The problem is the government doesn't require the ones that are worth the cost, they require that ones whose manufacturers or other interest groups have the best lobbyists even when they're not worth the cost, and then net-negative rules accumulate over time. Soon you have a thicket of rules where the vast majority aren't worth the cost, and a tiny minority that are but are mostly things the market would have demanded even without the mandate. This is a big reason why, for example, it's so expensive to build housing in the US and high rents are causing homelessness, preventing family formation and transferring wealth from working people to landlords.

Notice also the scam here: New "safety standards" are passed but they don't apply to existing buildings, so people continue living in the existing buildings (which by this logic are unsafe) because now newer buildings have been made prohibitively expensive. This benefits landlords, not safety, but attempts to remove the rules are met with claims of impacting safety.


> both preferred 25 hours with flexibility

That's not an option though. The option uber gives is "maybe 25, maybe not, you'll find out on the day".

That's still "how do we keep uber in business". There are alternatives like good quality overprovisioned public transport which can take most of those customers. It can also deal with peak situations like events.

It's a sunk cost fallacy to think of uber as some kind of last resort employer that can ignore the rules.


> That's not an option though.
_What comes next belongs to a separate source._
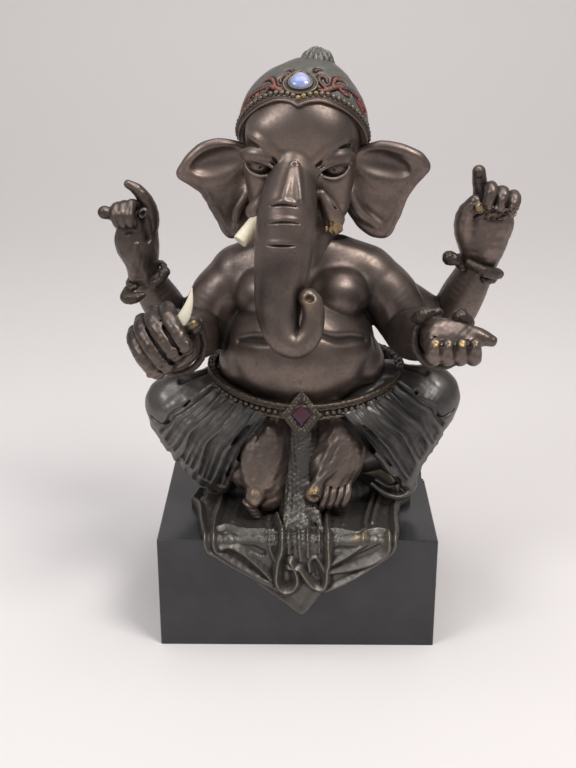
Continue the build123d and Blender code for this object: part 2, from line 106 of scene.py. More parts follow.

The option uber gives is "maybe 25, maybe not, you'll find out on the day".

It's 25 when it's 25. Which you can still have a preference for when the alternative is 10, or the alternative is "40 hours but your hours are 9PM to 1AM and then 5AM to 9AM".

> That's still "how do we keep uber in business".

Uber is still in business when they require you to work split shifts in the wee hours. We're trying to save drivers and riders from the consequences of foolish rules.

> There are alternatives like good quality overprovisioned public transport which can take most of those customers.

Overprovisioned public transport is just Uber with lower efficiency. You have a municipal bus with zero or one passengers instead of a smaller private car with one passenger or avoid the trip because you know before you start that no one is going there.

> It can also deal with peak situations like events.

Ten thousand people exit the stadium at the same time and each want to go to a different destination, thousands of which are single family homes in the suburbs.

> It's a sunk cost fallacy to think of uber as some kind of last resort employer that can ignore the rules.

The assumption is that Uber is bad, but Uber is better than taxi medallion cartels or private cars that then have to be parked in the city instead of picking up a different fare going in the opposite direction.


> Uber is better than taxi medallion cartels

Uber is _different_ than the taxi system. Not all taxi systems are "taxi medallion cartels", even in cities with taxi medallions. And, when it started, Uber was worse than the taxis in a lot of cities in many ways. It's gotten better since then, but pretty much exclusively to try to prevent the cities from throwing them out on their asses.


If Uber wasn't better than taxis from the start then why would people use or drive for Uber instead of taxis?